#### Task description
Locate every line in the records below that contains the word "json", and copy each one.

Entries with model source code

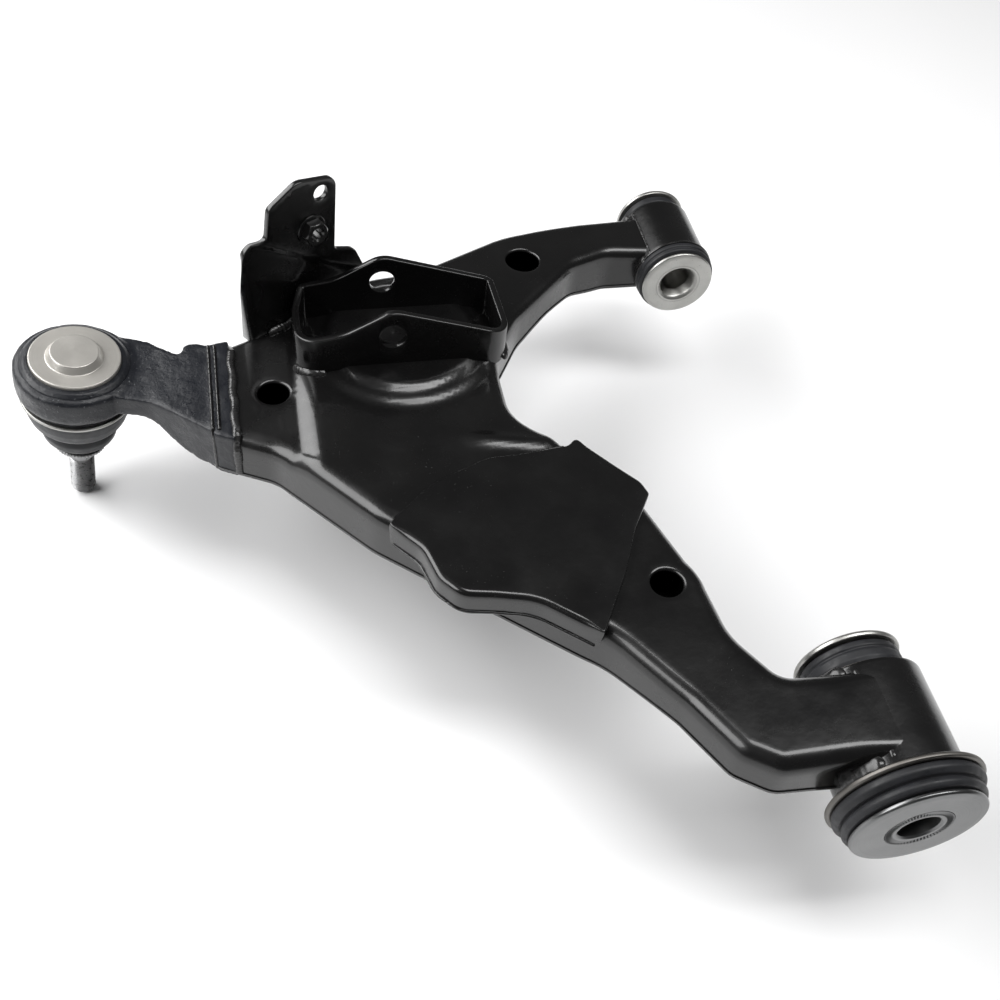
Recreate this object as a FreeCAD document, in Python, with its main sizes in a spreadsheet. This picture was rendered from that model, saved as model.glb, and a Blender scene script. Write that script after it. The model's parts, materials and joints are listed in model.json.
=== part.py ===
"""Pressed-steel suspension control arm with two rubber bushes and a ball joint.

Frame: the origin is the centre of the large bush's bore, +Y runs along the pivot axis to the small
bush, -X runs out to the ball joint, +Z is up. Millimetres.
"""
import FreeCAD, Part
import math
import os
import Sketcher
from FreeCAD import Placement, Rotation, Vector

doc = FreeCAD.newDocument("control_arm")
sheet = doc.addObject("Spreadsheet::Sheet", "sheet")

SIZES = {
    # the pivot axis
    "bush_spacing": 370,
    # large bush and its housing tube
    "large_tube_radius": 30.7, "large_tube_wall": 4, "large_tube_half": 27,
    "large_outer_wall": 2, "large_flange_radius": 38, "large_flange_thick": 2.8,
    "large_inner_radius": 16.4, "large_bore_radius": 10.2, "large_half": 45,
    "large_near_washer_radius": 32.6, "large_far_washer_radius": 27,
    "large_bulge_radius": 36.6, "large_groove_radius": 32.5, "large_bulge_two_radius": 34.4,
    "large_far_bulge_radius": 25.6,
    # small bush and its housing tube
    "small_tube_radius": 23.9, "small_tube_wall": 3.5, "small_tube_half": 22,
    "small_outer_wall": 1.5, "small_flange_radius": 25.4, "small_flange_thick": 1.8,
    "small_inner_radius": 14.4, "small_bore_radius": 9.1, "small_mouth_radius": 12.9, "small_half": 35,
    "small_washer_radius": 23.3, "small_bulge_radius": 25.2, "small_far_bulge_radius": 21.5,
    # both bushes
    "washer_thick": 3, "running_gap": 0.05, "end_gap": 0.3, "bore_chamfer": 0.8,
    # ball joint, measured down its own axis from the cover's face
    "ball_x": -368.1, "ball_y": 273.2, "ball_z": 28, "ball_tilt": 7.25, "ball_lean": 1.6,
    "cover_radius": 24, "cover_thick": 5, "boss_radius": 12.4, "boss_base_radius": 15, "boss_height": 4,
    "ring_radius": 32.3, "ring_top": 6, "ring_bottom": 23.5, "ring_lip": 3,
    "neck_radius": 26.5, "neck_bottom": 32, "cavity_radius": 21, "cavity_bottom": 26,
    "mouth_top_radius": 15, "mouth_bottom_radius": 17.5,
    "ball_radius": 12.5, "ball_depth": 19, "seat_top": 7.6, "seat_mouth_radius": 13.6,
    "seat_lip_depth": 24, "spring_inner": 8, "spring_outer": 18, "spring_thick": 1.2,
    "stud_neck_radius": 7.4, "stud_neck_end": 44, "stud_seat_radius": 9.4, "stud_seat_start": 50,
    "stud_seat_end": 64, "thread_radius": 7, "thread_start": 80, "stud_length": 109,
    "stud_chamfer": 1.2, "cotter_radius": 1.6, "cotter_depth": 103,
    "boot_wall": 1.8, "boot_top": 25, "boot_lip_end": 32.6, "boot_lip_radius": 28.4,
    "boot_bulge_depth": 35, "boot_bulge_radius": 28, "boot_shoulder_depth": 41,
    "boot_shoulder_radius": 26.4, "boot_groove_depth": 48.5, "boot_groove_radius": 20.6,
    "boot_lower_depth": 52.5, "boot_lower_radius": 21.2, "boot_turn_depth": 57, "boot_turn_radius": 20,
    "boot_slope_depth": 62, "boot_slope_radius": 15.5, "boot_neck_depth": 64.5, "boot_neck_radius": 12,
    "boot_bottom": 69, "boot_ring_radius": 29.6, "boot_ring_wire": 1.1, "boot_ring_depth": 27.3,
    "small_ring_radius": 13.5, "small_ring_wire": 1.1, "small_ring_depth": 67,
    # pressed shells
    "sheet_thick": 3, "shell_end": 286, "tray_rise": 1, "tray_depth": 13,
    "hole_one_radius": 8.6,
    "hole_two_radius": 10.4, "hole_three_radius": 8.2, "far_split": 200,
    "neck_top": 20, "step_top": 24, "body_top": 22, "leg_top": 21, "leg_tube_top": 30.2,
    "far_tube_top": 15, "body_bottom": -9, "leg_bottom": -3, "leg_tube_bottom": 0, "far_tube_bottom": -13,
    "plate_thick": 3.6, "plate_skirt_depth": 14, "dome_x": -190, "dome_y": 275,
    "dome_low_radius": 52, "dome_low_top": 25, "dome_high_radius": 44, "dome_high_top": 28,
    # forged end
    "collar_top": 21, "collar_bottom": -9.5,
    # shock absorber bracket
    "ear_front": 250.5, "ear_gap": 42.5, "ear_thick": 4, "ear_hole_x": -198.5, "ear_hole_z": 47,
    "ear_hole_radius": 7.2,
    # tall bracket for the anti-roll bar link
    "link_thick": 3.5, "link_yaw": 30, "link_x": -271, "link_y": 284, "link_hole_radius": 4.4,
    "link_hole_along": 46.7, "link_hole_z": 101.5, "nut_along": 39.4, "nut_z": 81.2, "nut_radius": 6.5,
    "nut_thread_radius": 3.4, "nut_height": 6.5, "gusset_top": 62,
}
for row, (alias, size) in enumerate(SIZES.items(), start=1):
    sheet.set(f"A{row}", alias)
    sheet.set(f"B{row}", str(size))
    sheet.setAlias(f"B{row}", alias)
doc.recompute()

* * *

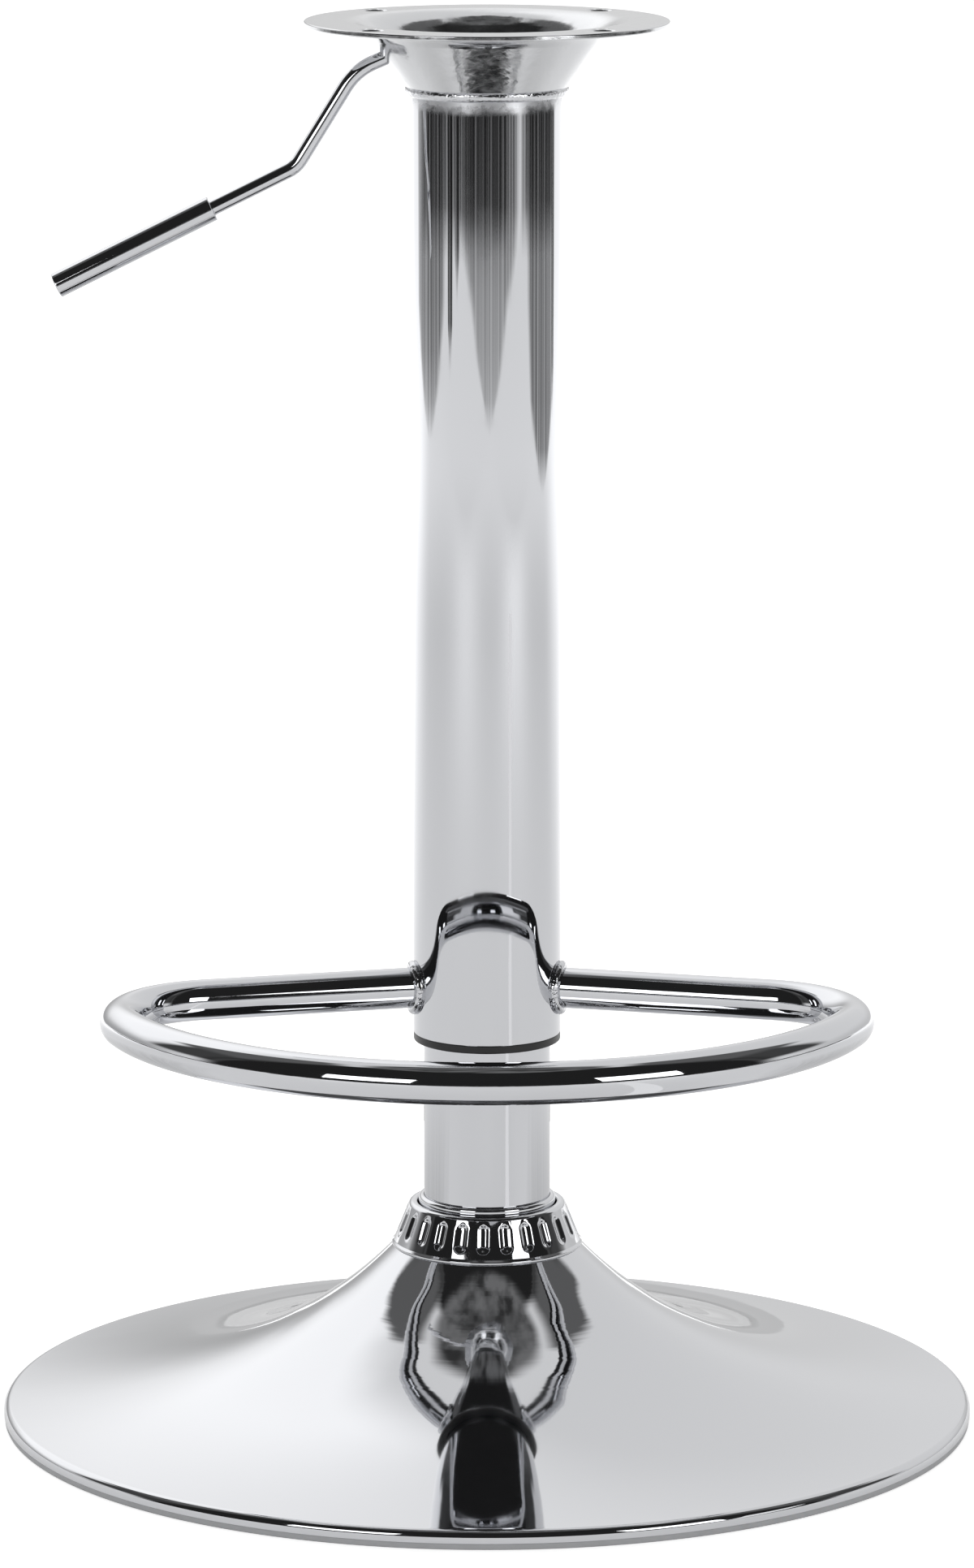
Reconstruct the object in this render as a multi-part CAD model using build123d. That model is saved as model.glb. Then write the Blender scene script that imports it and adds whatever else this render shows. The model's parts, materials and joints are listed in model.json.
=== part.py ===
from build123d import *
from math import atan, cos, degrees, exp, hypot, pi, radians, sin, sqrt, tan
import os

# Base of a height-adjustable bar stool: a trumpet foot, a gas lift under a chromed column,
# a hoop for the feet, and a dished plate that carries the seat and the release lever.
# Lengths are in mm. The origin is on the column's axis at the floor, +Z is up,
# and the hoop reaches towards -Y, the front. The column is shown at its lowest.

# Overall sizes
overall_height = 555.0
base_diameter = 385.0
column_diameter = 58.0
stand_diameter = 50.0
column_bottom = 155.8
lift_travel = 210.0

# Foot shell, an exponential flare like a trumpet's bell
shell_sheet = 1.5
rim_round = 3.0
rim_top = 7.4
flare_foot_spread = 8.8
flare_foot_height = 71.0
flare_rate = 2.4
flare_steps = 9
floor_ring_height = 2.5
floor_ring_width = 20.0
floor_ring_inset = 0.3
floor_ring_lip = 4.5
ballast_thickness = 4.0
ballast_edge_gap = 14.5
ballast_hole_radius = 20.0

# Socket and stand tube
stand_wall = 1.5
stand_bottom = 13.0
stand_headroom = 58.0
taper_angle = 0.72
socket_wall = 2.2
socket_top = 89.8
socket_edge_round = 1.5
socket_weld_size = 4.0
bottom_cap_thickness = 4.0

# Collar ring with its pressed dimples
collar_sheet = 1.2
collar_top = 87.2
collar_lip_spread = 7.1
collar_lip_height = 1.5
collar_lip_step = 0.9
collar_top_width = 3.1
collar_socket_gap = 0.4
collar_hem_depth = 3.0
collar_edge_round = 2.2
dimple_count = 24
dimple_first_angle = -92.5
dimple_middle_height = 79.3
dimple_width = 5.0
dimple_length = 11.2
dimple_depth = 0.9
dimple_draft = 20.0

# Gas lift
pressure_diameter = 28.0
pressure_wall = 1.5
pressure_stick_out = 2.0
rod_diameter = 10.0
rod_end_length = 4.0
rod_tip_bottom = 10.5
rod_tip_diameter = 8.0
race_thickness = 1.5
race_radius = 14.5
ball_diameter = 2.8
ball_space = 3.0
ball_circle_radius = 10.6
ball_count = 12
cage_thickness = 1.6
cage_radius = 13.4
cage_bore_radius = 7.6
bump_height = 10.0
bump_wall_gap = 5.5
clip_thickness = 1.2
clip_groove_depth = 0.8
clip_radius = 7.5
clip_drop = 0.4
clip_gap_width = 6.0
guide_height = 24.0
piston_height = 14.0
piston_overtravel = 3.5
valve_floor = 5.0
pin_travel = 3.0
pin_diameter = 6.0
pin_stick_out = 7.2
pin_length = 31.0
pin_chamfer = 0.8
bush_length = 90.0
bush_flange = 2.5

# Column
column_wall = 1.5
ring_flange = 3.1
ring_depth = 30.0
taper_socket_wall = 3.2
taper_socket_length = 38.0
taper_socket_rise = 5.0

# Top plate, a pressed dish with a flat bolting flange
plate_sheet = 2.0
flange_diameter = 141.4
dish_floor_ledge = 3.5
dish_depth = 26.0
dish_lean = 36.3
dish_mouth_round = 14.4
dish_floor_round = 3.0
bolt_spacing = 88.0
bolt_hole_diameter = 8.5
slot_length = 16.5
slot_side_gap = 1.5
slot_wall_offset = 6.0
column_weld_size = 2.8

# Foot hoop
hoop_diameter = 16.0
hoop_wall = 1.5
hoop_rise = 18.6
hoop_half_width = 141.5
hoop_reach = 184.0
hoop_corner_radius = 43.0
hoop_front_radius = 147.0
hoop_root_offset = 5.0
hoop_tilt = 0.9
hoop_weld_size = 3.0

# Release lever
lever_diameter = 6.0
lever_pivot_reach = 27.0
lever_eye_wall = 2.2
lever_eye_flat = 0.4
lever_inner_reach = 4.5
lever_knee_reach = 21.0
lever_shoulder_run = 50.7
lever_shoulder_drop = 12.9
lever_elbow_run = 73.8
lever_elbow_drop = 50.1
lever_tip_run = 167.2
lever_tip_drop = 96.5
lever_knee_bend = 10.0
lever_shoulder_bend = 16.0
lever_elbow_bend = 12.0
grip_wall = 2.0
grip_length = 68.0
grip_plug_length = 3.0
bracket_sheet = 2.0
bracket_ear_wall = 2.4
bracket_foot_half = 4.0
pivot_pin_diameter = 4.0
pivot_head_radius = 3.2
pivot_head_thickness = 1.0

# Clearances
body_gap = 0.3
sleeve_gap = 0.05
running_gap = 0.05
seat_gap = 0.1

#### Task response
Recreate this object as a FreeCAD document, in Python, with its main sizes in a spreadsheet. This picture was rendered from that model, saved as model.glb, and a Blender scene script. Write that script after it. The model's parts, materials and joints are listed in model.json.
Reconstruct the object in this render as a multi-part CAD model using build123d. That model is saved as model.glb. Then write the Blender scene script that imports it and adds whatever else this render shows. The model's parts, materials and joints are listed in model.json.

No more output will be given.